The supervisors chose the plan from among several presented by Vanir Construction Management Inc., a firm in the business of building such facilities. The price tag makes the construction project the most expensive in county history.

The updated design would certainly be an improvement over the current jail, yet it remains rooted in questionable estimates and bygone practices. It ignores the conclusions of a 2011 jail population study commissioned by the board, then for all practical purposes forgotten.
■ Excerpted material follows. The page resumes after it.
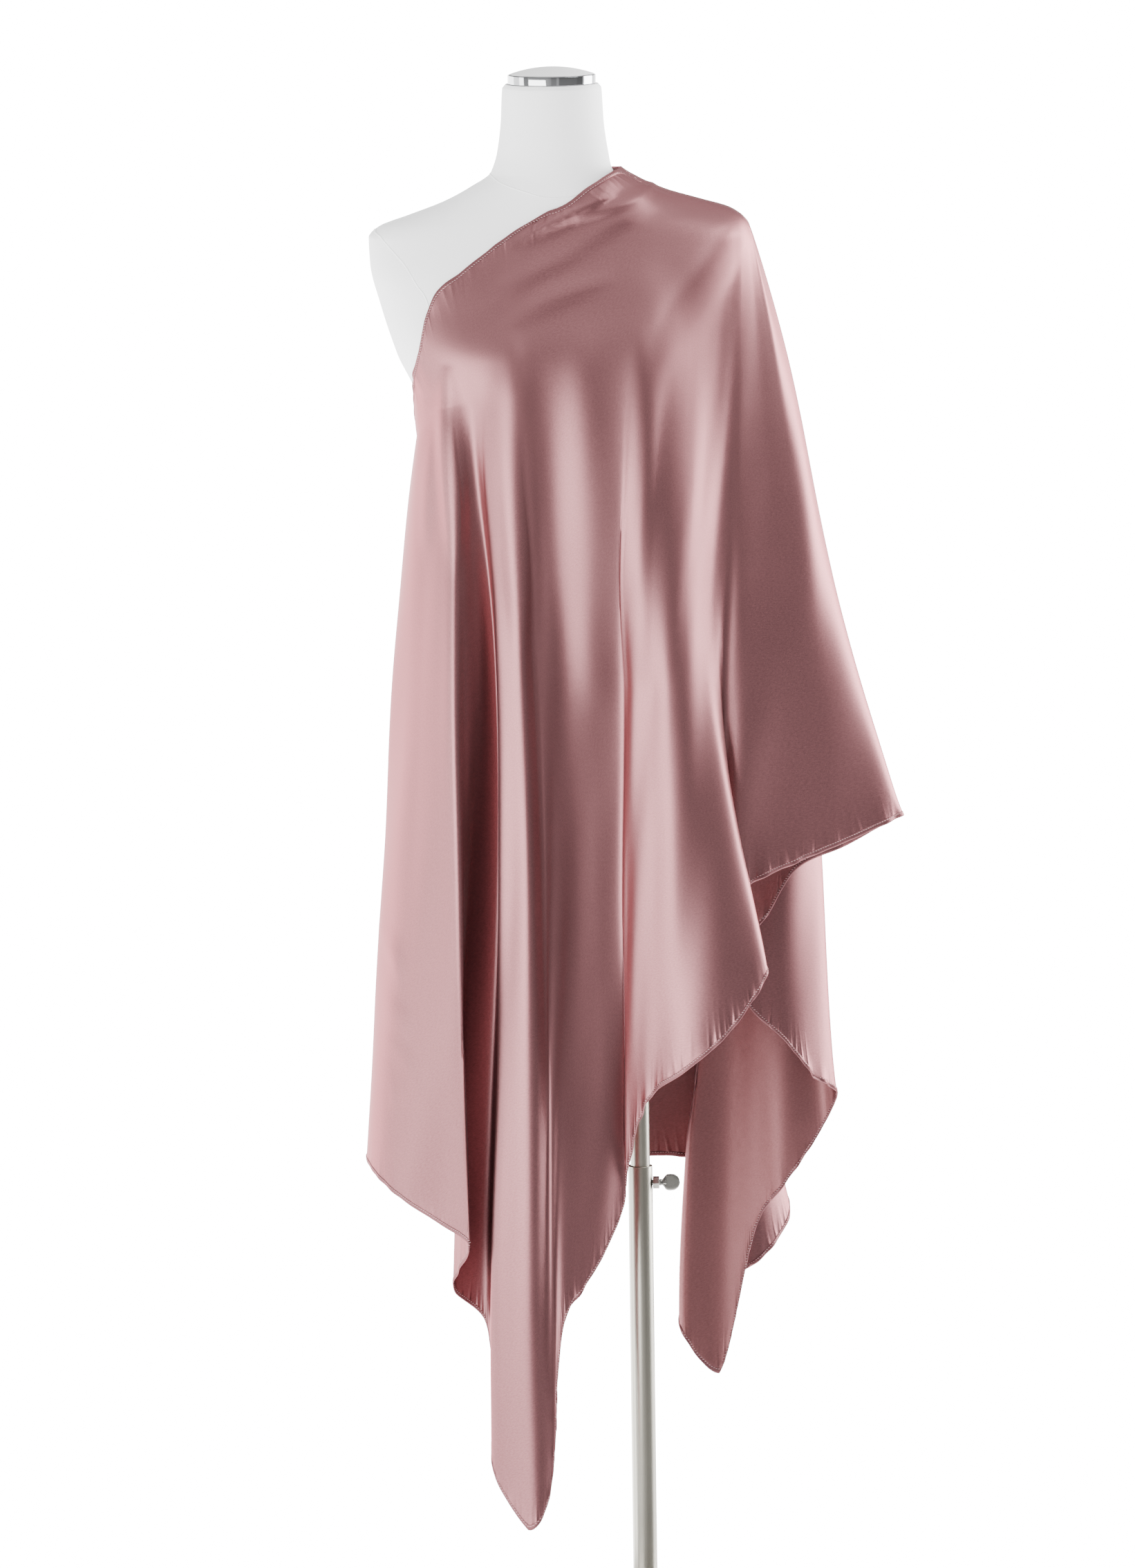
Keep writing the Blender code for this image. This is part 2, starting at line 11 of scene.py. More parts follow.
import bmesh
import bpy
import numpy as np
from mathutils import Matrix, Vector


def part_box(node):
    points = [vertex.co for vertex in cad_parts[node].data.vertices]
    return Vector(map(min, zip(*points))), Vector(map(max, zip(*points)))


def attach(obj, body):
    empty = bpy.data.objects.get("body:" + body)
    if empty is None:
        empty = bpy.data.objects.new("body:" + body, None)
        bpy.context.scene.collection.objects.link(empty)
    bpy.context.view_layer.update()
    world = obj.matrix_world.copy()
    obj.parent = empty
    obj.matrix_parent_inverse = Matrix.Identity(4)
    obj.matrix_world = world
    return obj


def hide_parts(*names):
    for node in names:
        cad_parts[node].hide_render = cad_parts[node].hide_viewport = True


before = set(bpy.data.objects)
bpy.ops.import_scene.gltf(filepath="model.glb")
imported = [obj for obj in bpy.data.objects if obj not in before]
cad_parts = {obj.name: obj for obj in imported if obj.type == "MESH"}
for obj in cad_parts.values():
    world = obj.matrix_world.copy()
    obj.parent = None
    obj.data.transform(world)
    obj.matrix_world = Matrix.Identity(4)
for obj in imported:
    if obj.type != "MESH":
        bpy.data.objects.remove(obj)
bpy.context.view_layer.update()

# Camera
CAMERA_EYE = (-0.069, -9.0, 2.20)
CAMERA_AIM = (-0.069, 0.0, 0.885)
CAMERA_ROLL = math.radians(-0.81)
CAMERA_LENS = 205

# Room round the form: the light of its upright panels by their turn from the camera's side towards
# +X, how much of them is seen at each height of sight, and the light of its ceiling and ground
ROOM_LIGHT = 20.0
ROOM_PANELS = (
    # (degrees, light) of each corner of the curve
    (-180, 8.0), (-119, 10.0), (-117, 4.0), (-95, 4.0), (-93, 10.0), (-80, 10.0), (-78, 0.5), (-66, 0.5),
    (-64, 0.9), (-16, 0.9), (-12, 0.9), (-2, 0.6), (0, 0.35), (12, 0.35), (14, 0.7), (18, 0.7),
    (20, 0.20), (69, 0.17), (71, 0.1), (89, 0.1), (94, 3.5), (129, 4.5), (132, 3.0), (180, 8.0),
)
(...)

Rather than go with the spirit of Prop 47 and reduce incarceration, this plan may perpetuate the problem. The editorial goes on to say:

In pushing forward with a new jail that could keep as many people locked up as were, say, two years ago, the Board of Supervisors is in effect making an astounding policy statement: The current jail population is the correct one, despite the theoretical embrace of mental health diversion, the ability to authorize some no-bail, pretrial releases, and the recent reduction of sentences for some crimes. And the $2 billion — or perhaps twice that, when including bond interest — should all be spent on incarceration rather than more effective, and cost-effective, alternatives.

I tend to think of prison construction like road construction: traffic congestion increases with road development because it creates an incentive for more private vehicle transportation. This is why activists oppose the new plan. Let’s solve the overcrowding problem by, well, not overcrowding the jail with people who are far better off treated in the community for their underlying mental health problems.